Malala and the First International Day of the Girl
On this day, October 11, when the UN and the world observe the first International Day of the Girl, we have a chilling reminder of just how far we have to go before girls achieve true gender equality. Malala Yousufzai, a 14-year-old Pakistani girl who was shot in the head by the Taliban for daring to advocate for the education of girls, is fighting for her life in a Peshawar military hospital. While hopes are high that she will survive, she remains in critical condition.
Leaders from around the world today will talk about the vital importance of girls' right to education, but all the words in the world will not speak louder than the grim tragedy that has befallen Malala. In Pakistan, as in many other developing countries, girls lack far behind boys in educational attainment.
Child marriage is still prevalent in many rural areas of Pakistan, including the Swat Valley, where Malala was shot. Even in these modern times, tradition and culture conspire to deprive young girls of their adolescence, their freedom, their schooling and their hopes for a better life. In some areas of the world, including some portions of Pakistan, girls are transferred to another family in the settlement of debt.
But when it comes to gender equity or child marriage, Pakistan is far from the worst offender. Across the border in Afghanistan girls who have been raped are often forced to marry the perpetrator or, worse, they have been imprisoned for the "crime" of adultery.
Four years ago, the world rallied around Nujood Ali, a young Yemeni girl who was married off at the age of 10 to a man in his thirties. Beaten by her in-laws and raped by her husband, she walked into a local court and asked the judge to grant her a divorce on the grounds that the law in Yemen forbade her husband from having intercourse with her until she was of "suitable" age. To the shock and relief of the world, Nujood Ali was granted the divorce. Today, she is an internationally recognized advocate for the education of girls.
In the four years that have passed since Nujood Ali's case seized the conscience of the world, a growing number of world leaders have joined the fight against child marriage. A few years ago a distinguished group of former world leaders formed a group called the Elders, and subsequently joined up in support of a larger global campaign called "Girls not Brides."
The momentum generated by that campaign has raised hopes that the practice of child marriage can be abolished, but despite broad acknowledgement that child marriage is a violation of human rights, the world has a long ways to go in ending the practice. Every year, an estimated 10 million girls worldwide are married before they turn 18, often with no say in the matter.
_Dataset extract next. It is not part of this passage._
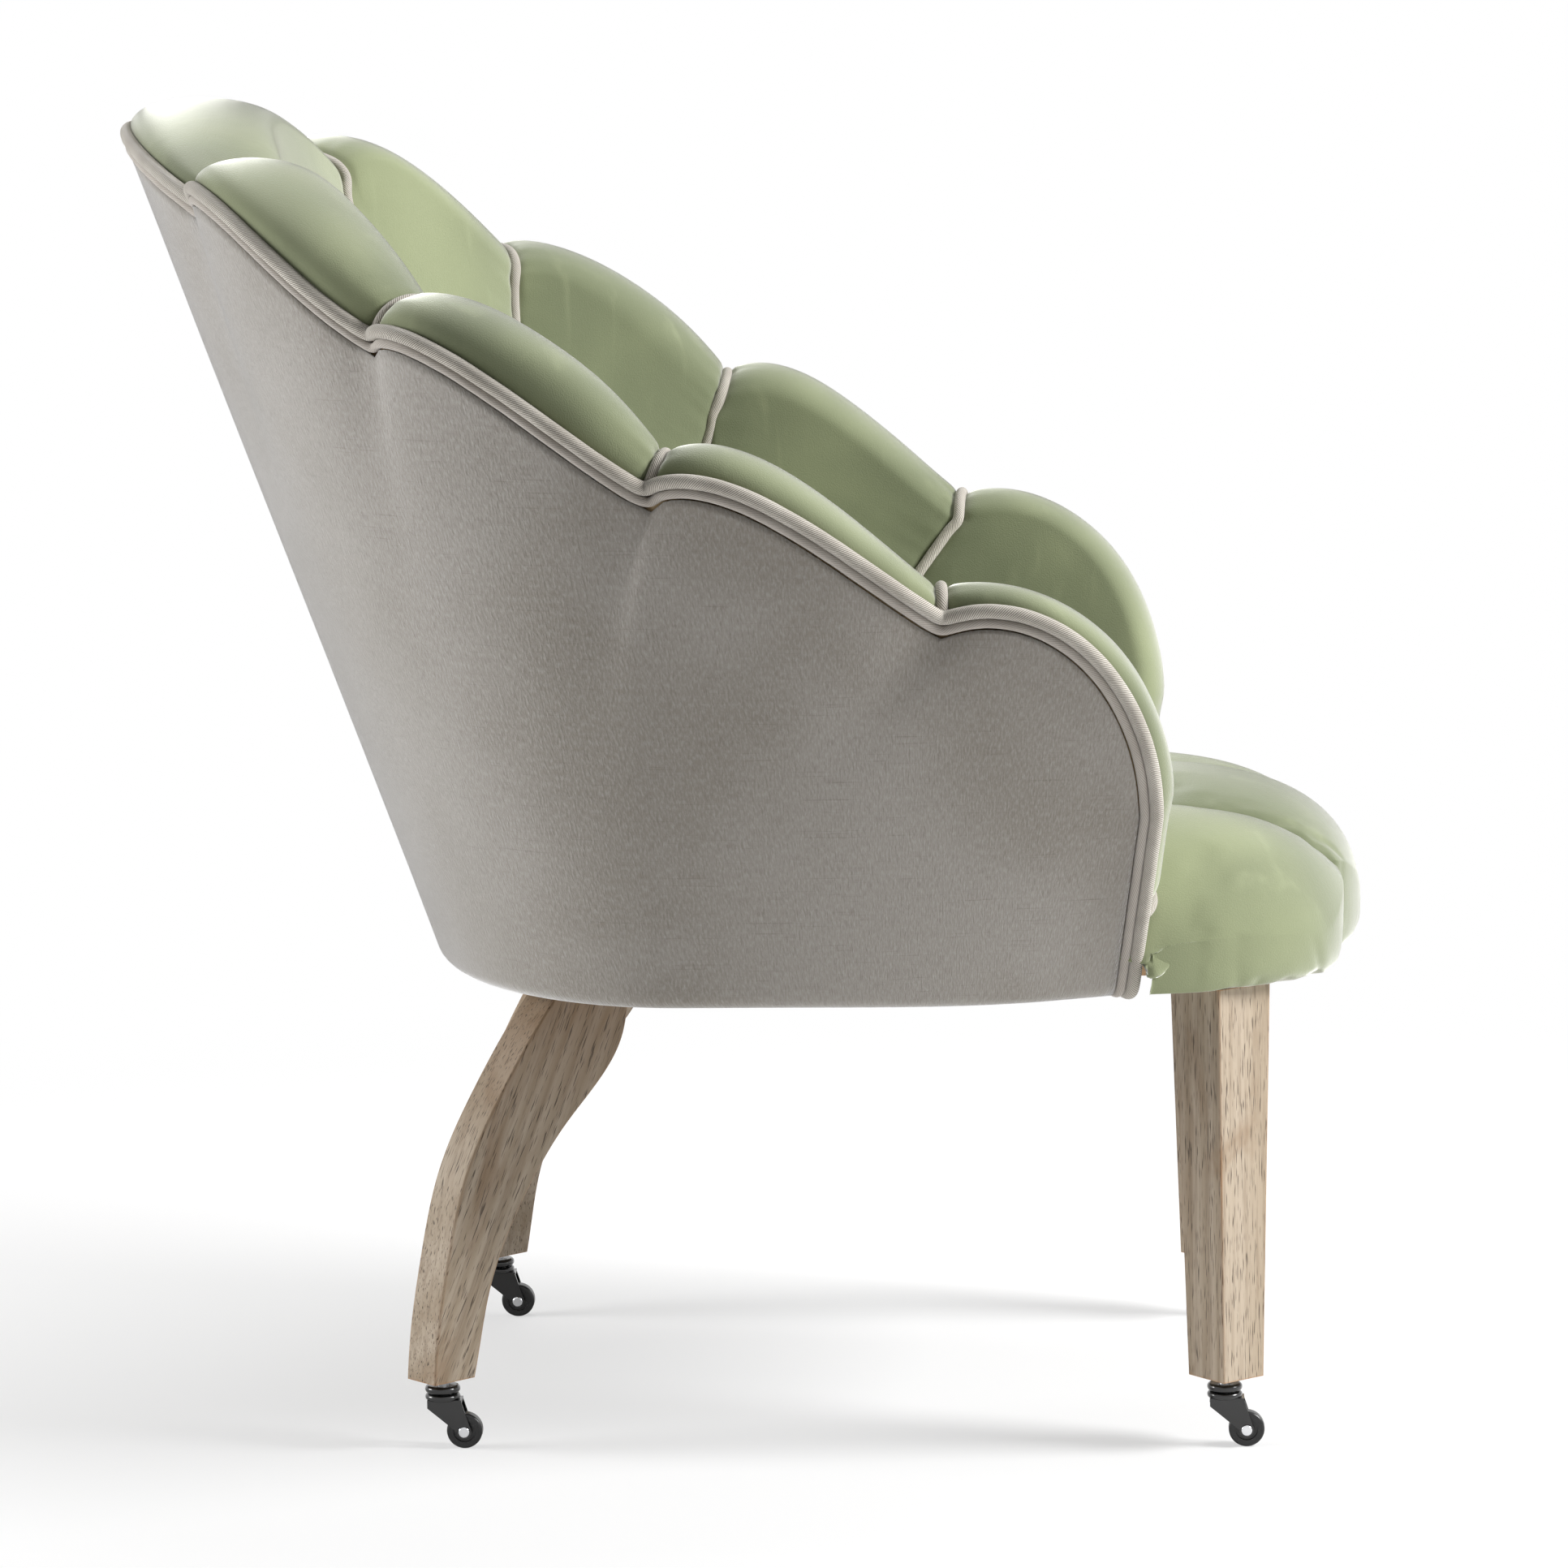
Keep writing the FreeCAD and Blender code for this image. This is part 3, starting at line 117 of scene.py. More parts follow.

Child marriage is one of the principal reasons that fertility rates remain high in many of the least developed countries. It's also a major contributor to maternal and infant mortality. Physically, many girl brides are not mature enough to bear children, or the children they bear are born prematurely. And by removing girls from school, child marriage perpetuates the cycle of poverty and gender oppression.
PBS just ran a television special based on Half the Sky: Turning Oppression into Opportunity for Women Worldwide, the widely acclaimed book by Nicholas Kristof and Sheryl WuDunn. While the book and the documentary focus, understandably, on the injustice of gender inequality, they also highlight the enormous benefits, social and economic, that would flow from educating girls and giving them full equality.
As tragic as the shooting of Malala Yousufzai was, we must turn our collective outrage into constructive action. On this day, the first International Day of the Girl, let us all resolve to turn her personal tragedy into a global rallying cry for girls, their education, and their right to pursue their own hopes and dreams, free from the tyranny of gender inequality.
Horrible isn't it. And this goes on in so many places. Girls are just not valued except as objects to be purchased.
You know, hate to say this, but horrible things happen to young girls like that even in both of our countries. Child sex trafficking is a much bigger problem then most even realize. Read up on it in both the US and Canada. A huge huge problem, and girls are far more often victimized then boys. You would be amazed at how many 13 and 14 year old prostitutes exist. Pimps and even their own parents some times sell them like used furniture. It's horrible, just absolutely horrible.
OMG, adgal, its horrible! Its awful that females are still thought of as objects, especially in this country and maybe that is why I am so passionate about the progress that women have made in this country and want so hard to fight to maintain it. We have a ways to go but thank god we were born where we were. It is simply the luck of the draw isnt it? I would never make it in the middle east, I would have been beheaded long ago.
I hear you sista! Sadly though we still have a long way to go. When I read about the issues faced in both our countries on human trafficking, it makes me ill. It's hard to believe it still goes on here.
I have been to the Middle East, and I can remember at one point my husband considering moving us there for a fabulous job opportunity he had. However, he opted not to pursue it...he said I would have been jailed for life or something as knowing me, I would have had those women deveiled and marching in protest!! lol. He was to scared to move me there.
Women's rights still have so far to go in our world don't they. But, the continued education and talking about it are a great way to start the process.